Death Cab for Cutie: Codes and Keys

Music Reviews Death Cab for Cutie
Death Cab for Cutie: Codes and Keys

To celebrate their first new release since 2009 and their seventh studio album, Codes and Keys, Death Cab for Cutie will be playing all over their native Pacific Northwest and, perhaps just as notably, filming an episode of VH1’s Storytellers. I say “just as notably” because a band filming an episode of Storytellers usually coincides with my mom beginning to like and listen to said band. Which coincides, in turn, with me being no longer able to like them, as their popularity and cultural saturation has grown to a point that threatens the eggshell-thin armor protecting my rock critic street cred. If I were to like Codes and Keys now that there’s a good chance Death Cab is going to be even more ubiquitous, I might have to cut my beard into an ironic mustache to compensate.

That said, this review was entered with the hope that I would enjoy it, assumed growth in popularity be damned. Not because I’m a big fan, but because Death Cab is a band you want to like, a lot of which can be attributed to frontman Ben Gibbard. He’s engaging enough that the average listener thinks they might actually have the chance to befriend him, which is part of the general attraction to indie rock acts. Indie rockers are often people we think we could be friends with, and Codes and Keys feels very much like an old friend growing up. The first half alternates between likable highs and forgettable lows, but at track 6, “Unobstructed Views,” the album makes a tectonic shift towards the previously mentioned maturity. Music plays uninterrupted by lyrics for three minutes — a clean break from the front five tracks and the equivalent of hitting the reset button before the second half begins.

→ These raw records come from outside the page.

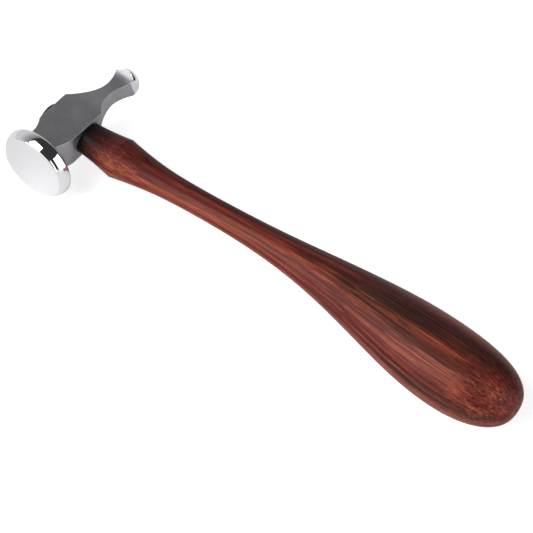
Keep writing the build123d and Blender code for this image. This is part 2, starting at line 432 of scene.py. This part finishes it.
def addFloor():
    height = cadBox[0][2] - studio["floorGap"]
    bpy.ops.object.select_all(action="DESELECT")
    bpy.ops.mesh.primitive_plane_add(size=studio["floorSize"], location=(*studio["floorCentre"], height))
    floor = bpy.context.object
    floor.name = "floor"
    material, tree, shader = newMaterial("paleFloor")
    seen = addNode(tree, "ShaderNodeLightPath").outputs["Is Camera Ray"]
    glow = mathNode(tree, "MULTIPLY_ADD", seen, studio["floorBurnOut"], studio["floorGlow"])
    setInputs(tree, shader, {
        "Base Color": studio["floorColor"],
        "Roughness": studio["floorRoughness"],
        "Specular IOR Level": 0.0,
        "Emission Color": grey(1.0),
        "Emission Strength": glow,
    })
    floor.data.materials.append(material)


def addRoom():
    world = bpy.data.worlds.new("studioWorld")
    bpy.context.scene.world = world
    world.use_nodes = True
    tree = world.node_tree
    direction = addNode(tree, "ShaderNodeTexCoord").outputs["Generated"]
    facing = vectorNode(tree, "DOT_PRODUCT", direction, studio["wallFacing"]).outputs["Value"]
    room = rampNode(tree, facing, studio["roomStops"], "EASE")
    seen = addNode(tree, "ShaderNodeLightPath").outputs["Is Camera Ray"]
    color = mixColor(tree, seen, room, grey(studio["backdrop"]))
    tree.links.new(color, tree.nodes["Background"].inputs["Color"])


def addSoftbox(name, box):
    turn, height = math.radians(box["turn"]), math.radians(box["height"])
    flat = math.cos(height)
    toward = Vector((math.cos(turn) * flat, math.sin(turn) * flat, math.sin(height)))
    bpy.ops.object.light_add(type="AREA", location=toward * box["distance"])
    lamp = bpy.context.object
    lamp.name = name
    lamp.data.shape = "RECTANGLE"
    lamp.data.size, lamp.data.size_y = box["size"]
    lamp.data.energy = box["glow"] * math.pi * math.prod(box["size"])
    lamp.rotation_euler = toward.to_track_quat("Z", "Y").to_euler()
    lamp.visible_camera = False


def addCamera():
    data = bpy.data.cameras.new("camera")
    camera = bpy.data.objects.new("camera", data)
    bpy.context.scene.collection.objects.link(camera)
    camera.location = studio["cameraAt"]
    camera.rotation_euler = [math.radians(angle) for angle in studio["cameraTurn"]]
    data.lens = studio["lens"]
    data.sensor_width = studio["sensor"]
    data.clip_start, data.clip_end = studio["clip"]
    bpy.context.scene.camera = camera
    bpy.context.scene.view_settings.view_transform = "Standard"


addFloor()
addRoom()
for name, box in softboxes.items():
    addSoftbox(name, box)
addCamera()
print("floor, light and camera in place")
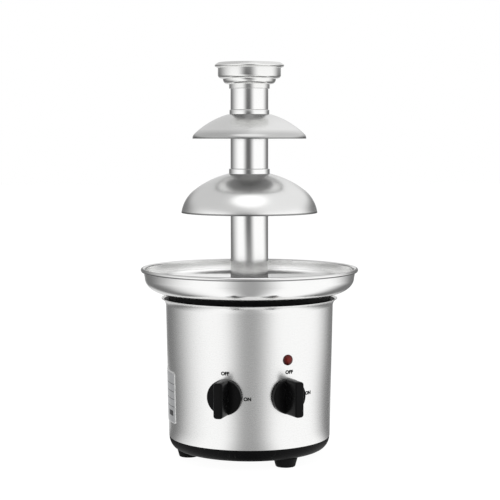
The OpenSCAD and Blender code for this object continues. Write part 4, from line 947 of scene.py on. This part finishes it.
# Bearings and rises are in degrees, and levels are brightnesses. A box fades in between its first two
# bearings and out between its last two. A fade is where something starts and where it is full.
tent = {
    "radius": 0.7, "middle": 0.2, "floorGap": 0.4 * mm, "hub": 0.06, "bright": 1.18, "dark": 0.15,
    "darkLow": 0.4, "lowDrop": 0.08, "lowTurn": 7.0, "stretch": 0.28,
    "leftBox": (-142.0, -60.0, -44.0, -10.0), "rightBox": (-2.0, 34.0, 84.0, 136.0),
    "frontFade": (-0.2, 0.4), "backFade": (154.0, 174.0), "backLevels": (0.2, 0.8),
    "ceilingFade": (13.0, 30.0), "ceilingSides": (-0.4, 0.6), "ceilingLevels": (0.66, 0.92),
    "topAzimuth": 0.0, "topRise": 62.0, "topFade": (17.0, 27.0), "topLevel": 1.35,
    "again": 0.24, "againFade": (4.0, 22.0), "even": 1.15, "evenShares": (0.9, 0.4),
}
# Azimuths are from the camera's own, sizes are width and height
lamps = {
    "leftBox": {"azimuth": -58, "rise": 12, "distance": 1.6, "size": (0.9, 1.4), "power": 3.2},
    "rightBox": {"azimuth": 66, "rise": 12, "distance": 1.6, "size": (1.2, 1.4), "power": 4.0},
    "topBox": {"azimuth": 0, "rise": 70, "distance": 1.7, "size": (1.4, 1.0), "power": 3.0},
}


def towards(azimuth, rise):
    turned, raised = math.radians(azimuth), math.radians(rise)
    flat = math.cos(raised)
    return Vector((math.sin(turned) * flat, -math.cos(turned) * flat, math.sin(raised)))


def seenRays(work):
    paths = work.add("ShaderNodeLightPath").outputs
    return work.maths("MAXIMUM", paths["Is Camera Ray"],
                      work.maths("MAXIMUM", paths["Is Glossy Ray"], paths["Is Transmission Ray"]))


def bareMaterial(name):
    material = bpy.data.materials.new(name)
    material.use_nodes = True
    material.node_tree.nodes.clear()
    return material, Nodes(material.node_tree)


def makeFloor():
    material, work = bareMaterial("paleFloor")
    flat = work.add("ShaderNodeBsdfDiffuse", {"Color": studio["floor"]})
    glow = work.add("ShaderNodeEmission", {"Color": studio["white"], "Strength": studio["floorGlow"]})
    share = work.maths("MULTIPLY", seenRays(work), studio["floorShare"])
    both = work.add("ShaderNodeMixShader", {0: share, 1: flat.outputs[0], 2: glow.outputs[0]})
    work.add("ShaderNodeOutputMaterial", {0: both.outputs[0]})
    bm = bmesh.new()
    bmesh.ops.create_grid(bm, x_segments=1, y_segments=1, size=studio["floorSize"])
    finishMesh("floor", bm, material)


def makeWorld():
    world = bpy.data.worlds.new("softRoom")
    bpy.context.scene.world = world
    world.use_nodes = True
    world.node_tree.nodes.clear()
    work = Nodes(world.node_tree)
    room = work.add("ShaderNodeBackground", {"Color": studio["white"], "Strength": studio["ambient"]})
    white = work.add("ShaderNodeBackground", {"Color": studio["white"], "Strength": 1.0})
    both = work.add("ShaderNodeMixShader", {0: seenRays(work), 1: room.outputs[0], 2: white.outputs[0]})
    work.add("ShaderNodeOutputWorld", {0: both.outputs[0]})


def tentLevel(work):
    # how bright the tent is at each of its points
    parts = work.parts(work.add("ShaderNodeTexCoord").outputs["Object"])
    x, y, z = parts[0], parts[1], work.maths("SUBTRACT", parts[2], tent["middle"])
    forward, out = work.maths("MULTIPLY", y, -1.0), work.length(x, y)
    rise = work.maths("DEGREES", work.maths("ARCTAN2", z, out))
    low = work.soft(z, 0.0, -tent["lowDrop"])
    bearing = work.maths("DEGREES", work.maths("ARCTAN2", x, forward))
    inwards = work.maths("SUBTRACT", 1.0, work.maths("DIVIDE", out, tent["radius"]))
    bearing = work.maths("MULTIPLY", bearing, work.maths("MULTIPLY_ADD", inwards, tent["stretch"], 1.0))
    bearing = work.maths("SUBTRACT", bearing, work.maths("MULTIPLY", low, tent["lowTurn"]))
    boxes = 0.0
    for start, full, fall, end in (tent["leftBox"], tent["rightBox"]):
        box = work.maths("MULTIPLY", work.soft(bearing, start, full), work.soft(bearing, fall, end, 1.0, 0.0))
        boxes = work.maths("MAXIMUM", boxes, box)
    radius = work.maths("MAXIMUM", out, least)
    front = work.soft(work.maths("DIVIDE", forward, radius), *tent["frontFade"])
    behind = work.soft(work.maths("ABSOLUTE", bearing), *tent["backFade"], *tent["backLevels"])
    dark = work.between(behind, tent["dark"], front)
    lowFront = work.maths("MULTIPLY", low, front)
    dark = work.maths("MULTIPLY_ADD", lowFront, tent["darkLow"] - tent["dark"], dark)
    wall = work.between(dark, tent["bright"], boxes)
    ceiling = work.soft(work.maths("DIVIDE", x, radius), *tent["ceilingSides"], *tent["ceilingLevels"])
    level = work.between(wall, ceiling, work.soft(rise, *tent["ceilingFade"]))
    where = work.add("ShaderNodeCombineXYZ", {0: x, 1: y, 2: z}).outputs[0]
    where = work.add("ShaderNodeVectorMath", {0: where}, operation="NORMALIZE").outputs[0]
    near = work.add("ShaderNodeVectorMath", {0: where, 1: towards(tent["topAzimuth"], tent["topRise"])},
                    operation="DOT_PRODUCT").outputs["Value"]
    away = work.maths("DEGREES", work.maths("ARCCOSINE", near))
    level = work.between(level, tent["topLevel"], work.soft(away, *tent["topFade"], 1.0, 0.0))
    # seen in a second mirror, such as the tube in the dome, the panels are dim above and even below
    depth = work.add("ShaderNodeLightPath").outputs["Glossy Depth"]
    again = work.maths("GREATER_THAN", depth, 1.5)
    dim = work.maths("MULTIPLY", level, tent["again"])
    even = work.between(level, tent["even"], work.remap(depth, 2.0, 3.0, *tent["evenShares"]))
    high = work.maths("MULTIPLY", work.soft(rise, *tent["againFade"]), work.maths("LESS_THAN", depth, 2.5))
    return work.between(level, work.between(even, dim, high), again)


def makeTent():
    # a disc just above the floor with a dome over it
    material, work = bareMaterial("softPanels")
    glow = work.add("ShaderNodeEmission", {"Color": studio["white"], "Strength": tentLevel(work)}).outputs[0]
    work.add("ShaderNodeOutputMaterial", {0: glow})
    radius, low, middle = tent["radius"], tent["floorGap"], tent["middle"]
    outline = [(0, low), (tent["hub"], low), (radius, low)] + arcPoints((0, middle), radius, 0, 90, 40)
    outline[-1] = (0, middle + radius)
    cover = lathe("reflectionTent", outline, material, steps=128, sharp=60, closed=False)
    cover.rotation_euler = (0, 0, math.radians(camera["azimuth"]))
    cover.visible_camera = False
    cover.visible_diffuse = False
    cover.visible_shadow = False
    cover.visible_transmission = False


def makeLamp(name, values):
    data = bpy.data.lights.new(name, "AREA")
    data.shape = "RECTANGLE"
    data.size, data.size_y = values["size"]
    data.energy = values["power"]
    lamp = bpy.data.objects.new(name, data)
    bpy.context.collection.objects.link(lamp)
    away = towards(camera["azimuth"] + values["azimuth"], values["rise"])
    lamp.location = Vector((0, 0, studio["lampAim"])) + away * values["distance"]
    lamp.rotation_mode = "QUATERNION"
    lamp.rotation_quaternion = away.to_track_quat("Z", "Y")
    lamp.visible_camera = False
    lamp.visible_glossy = False


makeFloor()
makeWorld()
makeTent()
for name, values in lamps.items():
    makeLamp(name, values)
bpy.context.scene.view_settings.view_transform = "Standard"
print("studio made")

Once it does, the songs get a whole lot better. Track 7, “Monday Morning,” is the first true single on the record, a song you can imagine coming on at dusk at Somewhere’s summer party, bouncing above the night’s warm, wet breath and the keg’s foaming hiccup. Throughout the back half of the album their trademark emotion, omnipresent throughout their oeuvre, seems self-assured, backed by a fuller and more confident sound. From the catchy, friendly saunter of “Underneath the Sycamore” to “Stay Young, Go Dancing,” a genuinely happy song with a simple thematic conceit that only a band aware of growing up would make, this is a band that knows who they are.

If Codes and Keys started at track 7 and kept the momentum going, it could be a great record. Instead it’s a good one with great moments from a band that’s clearly getting better with age. If the course of this album ends up paralleling the path of their career, not only will my parents like Death Cab for Cutie, they’ll be one of those rare bands we all can’t help but love, and no matter how popular they become, you don’t have to change your facial hair once you admit you like them.